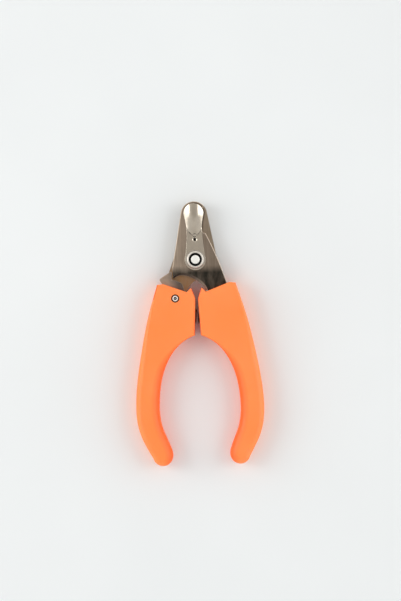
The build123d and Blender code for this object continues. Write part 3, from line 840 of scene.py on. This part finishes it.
def lock_rivet(material, soot):
    """Semi-tubular rivet: low head below, and a hollow end, dark inside, rolled over the washer above."""
    low, high = (corner.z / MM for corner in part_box("lock_rivet"))
    washer_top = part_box("lock_rivet_washer")[1].z / MM
    head = half_size("lock_rivet")
    head_top = low + 1.0
    profile = [(0, low), (head - 0.9, low)] + arc((head - 0.55, low + 0.55), 0.55, -75, 0, 6)
    profile += [(head, head_top), (1.5, head_top), (1.5, washer_top + 0.03), (1.55, washer_top + 0.03)]
    profile += arc((1.32, washer_top + 0.36), 0.30, -40, 90, 8) + arc((1.26, high - 0.36), 0.36, 90, 170, 8)
    profile += [(0.88, high - 1.2), (0.8, high - 1.6), (0.42, high - 1.6)]
    profile += [(0.34, high - 0.9), (0, high - 0.8)]
    piece = lathe("lock_rivet_tubular", profile, LOCK, material, 72)
    piece.data.materials.append(soot)
    hollow = (0.36, 0.96)  # from the mandrel's mark to the rolled edge
    for face in piece.data.polygons:
        off = math.hypot(face.center.x - LOCK.x, face.center.y - LOCK.y)
        if hollow[0] * MM < off < hollow[1] * MM and face.center.z < (high - 0.3) * MM:
            face.material_index = 1
    return piece


# ------------------------------------------------------------------ pieces
orange = orange_plastic()
under_hole = (PIVOT.x, PIVOT.y + DETENT_Y * MM, 1.4 * MM)
steel_front = brushed_steel("blade_steel", rgb(220, 200, 179), rgb(182, 163, 144), rgb(62, 59, 52), 0.42)
steel_rear = brushed_steel("rear_blade_steel", rgb(222, 202, 178), rgb(184, 165, 144),
                           rgb(186, 144, 104), 0.25, [under_hole])
guard_marks = [
    (PIVOT.x, PIVOT.y + RING_Y * MM, 0.66 * MM, 1.10 * MM),
    (PIVOT.x, PIVOT.y + DETENT_Y * MM, 0.0, 1.0 * MM),
]
guard_crease = [(side * MM, PIVOT.y + y * MM) for y, side in CROWN_SIDE[:2]]
guard_steel = polished_steel("guard_steel", rgb(232, 220, 201), marks=guard_marks, crease=guard_crease)
washer_steel = polished_steel("washer_steel", rgb(190, 184, 176), 0.22, 0.36, (1500, 1500, 900))
wire_steel = drawn_wire()
oxide = black_oxide()
nut_zinc = frosted_zinc("nut_zinc", rgb(240, 234, 224), rgb(218, 210, 198), 0.85)
bolt_zinc = frosted_zinc("bolt_zinc", rgb(255, 255, 250), rgb(246, 242, 232), 0.3)

cad_materials = {
    "front_blade": steel_front,
    "rear_blade": steel_rear,
    "nut_washer": washer_steel,
    "guard_washer": washer_steel,
    "bolt_washer": washer_steel,
    "lock_lever": tumbled_steel(),
    "lock_rivet_washer": oxide,
}
for node_name, node_material in cad_materials.items():
    nodes[node_name].data.materials.clear()
    nodes[node_name].data.materials.append(node_material)


def stand_for(piece, node, body):
    """A finished mesh rides a body and takes the place of its CAD node."""
    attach(piece, body)
    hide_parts(node)


right = handle("right_handle_moulding", 1, orange)
crisp(right)
stand_for(right, "right_handle", "right_half")
left = handle("left_handle_moulding", -1, orange)
left_handle_cuts(left)
crisp(left)
stand_for(left, "left_handle", "left_half")
stand_for(safety_guard(guard_steel, sheared_edge()), "safety_guard", "guard")
stand_for(pivot_nut(nut_zinc), "pivot_nut", "left_half")
stand_for(pivot_insert(black_nylon()), "pivot_nut_insert", "left_half")
stand_for(pivot_bolt(bolt_zinc), "pivot_bolt", "left_half")
stand_for(lock_rivet(bolt_zinc, oxide), "lock_rivet", "left_half")

spring = main_spring(wire_steel)
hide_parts("main_spring")
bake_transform(spring)


# ------------------------------------------------------------------ floor, light and camera
def sheet(name, corners, material):
    """A single flat face."""
    mesh = bpy.data.meshes.new(name)
    bm = bmesh.new()
    bm.faces.new([bm.verts.new(c) for c in corners])
    bm.to_mesh(mesh)
    bm.free()
    piece = bpy.data.objects.new(name, mesh)
    bpy.context.scene.collection.objects.link(piece)
    mesh.materials.append(material)
    return piece


FLOOR_HALF = 3.0
FLOOR_GAP = 0.2 * MM
floor_z = cad_low.z - FLOOR_GAP
floor_corners = [(x * FLOOR_HALF, y * FLOOR_HALF, floor_z) for x, y in ((-1, -1), (1, -1), (1, 1), (-1, 1))]
sheet("floor", floor_corners, pale_floor())


def softbox(name, place, size, power):
    """Rectangular white area light aimed at the middle of the tool."""
    light = bpy.data.lights.new(name, "AREA")
    light.shape = "RECTANGLE"
    light.size, light.size_y = size
    light.energy = power
    piece = bpy.data.objects.new(name, light)
    bpy.context.scene.collection.objects.link(piece)
    piece.location = place
    piece.rotation_mode = "QUATERNION"
    piece.rotation_quaternion = (-Vector(place)).to_track_quat("-Z", "Y")


softbox("key_left", (-0.95, 0.25, 0.62), (0.5, 0.9), 2.9)
softbox("fill_right", (0.95, 0.10, 0.60), (0.5, 1.0), 1.5)

# Brightness of the tent by the sine of the angle from straight up.
TENT = [(0.0, 0.43), (0.30, 0.44), (0.50, 0.56), (0.84, 0.62), (0.95, 1.25)]
TENT_TINTS = ((1.0, 0.965, 0.925, 1), (1, 1, 1, 1))  # overhead, and out at the walls
PANEL = 1.6  # brightness of the side panels
PANEL_RIGHT = 0.55  # where the side panels start, by the same sine to the right or left
PANEL_LEFT = 0.63
PANEL_EDGE = 0.05
RIGHT_FOOT = (-0.22, -0.13)  # where each panel fades out towards the handles' ends
LEFT_FOOT = (-0.34, -0.22)


def light_tent():
    """World as a tent: a grey ceiling round the lens, bright side panels, and pale walls."""
    world = bpy.data.worlds.new("light_tent")
    world.use_nodes = True
    bpy.context.scene.world = world
    w = Nodes(world.node_tree, "Generated")
    x, y = w.axis("X"), w.axis("Y")
    right_side = w.spread(x, 0, 1, PANEL_RIGHT, PANEL_RIGHT + PANEL_EDGE)
    left_side = w.spread(x, 1, 0, -PANEL_LEFT - PANEL_EDGE, -PANEL_LEFT)
    panels = w.plus(w.times(right_side, w.spread(y, 0, 1, *RIGHT_FOOT)),
                    w.times(left_side, w.spread(y, 0, 1, *LEFT_FOOT)))
    outwards = w.length(x, y)
    level = TENT[0][1]
    for (start, low), (finish, high) in zip(TENT, TENT[1:]):
        level = w.plus(level, w.spread(outwards, 0, high - low, start, finish))
    level = w.maths("MAXIMUM", level, w.times(panels, PANEL))
    background = world.node_tree.nodes["Background"]
    overhead, wall = TENT_TINTS
    w.put(background.inputs["Color"], w.mix(w.spread(outwards, 1, 0, 0.2, 0.6), wall, overhead))
    w.put(background.inputs["Strength"], level)


light_tent()

CAMERA_DISTANCE = 1.4  # from the pivot's level, straight up
FIELD_HEIGHT = 0.347  # of the picture, at that level
VIEW_OFFSET = (2.18 * MM, -23.66 * MM)  # the picture's middle from the pivot
VIEW_ROLL = math.radians(1.9)
camera_data = bpy.data.cameras.new("camera")
camera_data.sensor_width = 36.0
camera_data.lens = camera_data.sensor_width * CAMERA_DISTANCE / FIELD_HEIGHT
camera_data.clip_end = 20.0
camera = bpy.data.objects.new("camera", camera_data)
bpy.context.scene.collection.objects.link(camera)
camera.location = (PIVOT.x + VIEW_OFFSET[0], PIVOT.y + VIEW_OFFSET[1], PIVOT.z + CAMERA_DISTANCE)
camera.rotation_euler = (0, 0, -VIEW_ROLL)
bpy.context.scene.camera = camera
bpy.context.scene.view_settings.view_transform = "Standard"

[EXERCISE] The required output is an exact reproduction of the lines starting at the one that contains "attach(piece, body)" and ending at the one that contains "spring = main_spring(wire_steel)". Both boundary lines belong to it.

[ANSWER TO THIS TASK]
    attach(piece, body)
    hide_parts(node)


right = handle("right_handle_moulding", 1, orange)
crisp(right)
stand_for(right, "right_handle", "right_half")
left = handle("left_handle_moulding", -1, orange)
left_handle_cuts(left)
crisp(left)
stand_for(left, "left_handle", "left_half")
stand_for(safety_guard(guard_steel, sheared_edge()), "safety_guard", "guard")
stand_for(pivot_nut(nut_zinc), "pivot_nut", "left_half")
stand_for(pivot_insert(black_nylon()), "pivot_nut_insert", "left_half")
stand_for(pivot_bolt(bolt_zinc), "pivot_bolt", "left_half")
stand_for(lock_rivet(bolt_zinc, oxide), "lock_rivet", "left_half")

spring = main_spring(wire_steel)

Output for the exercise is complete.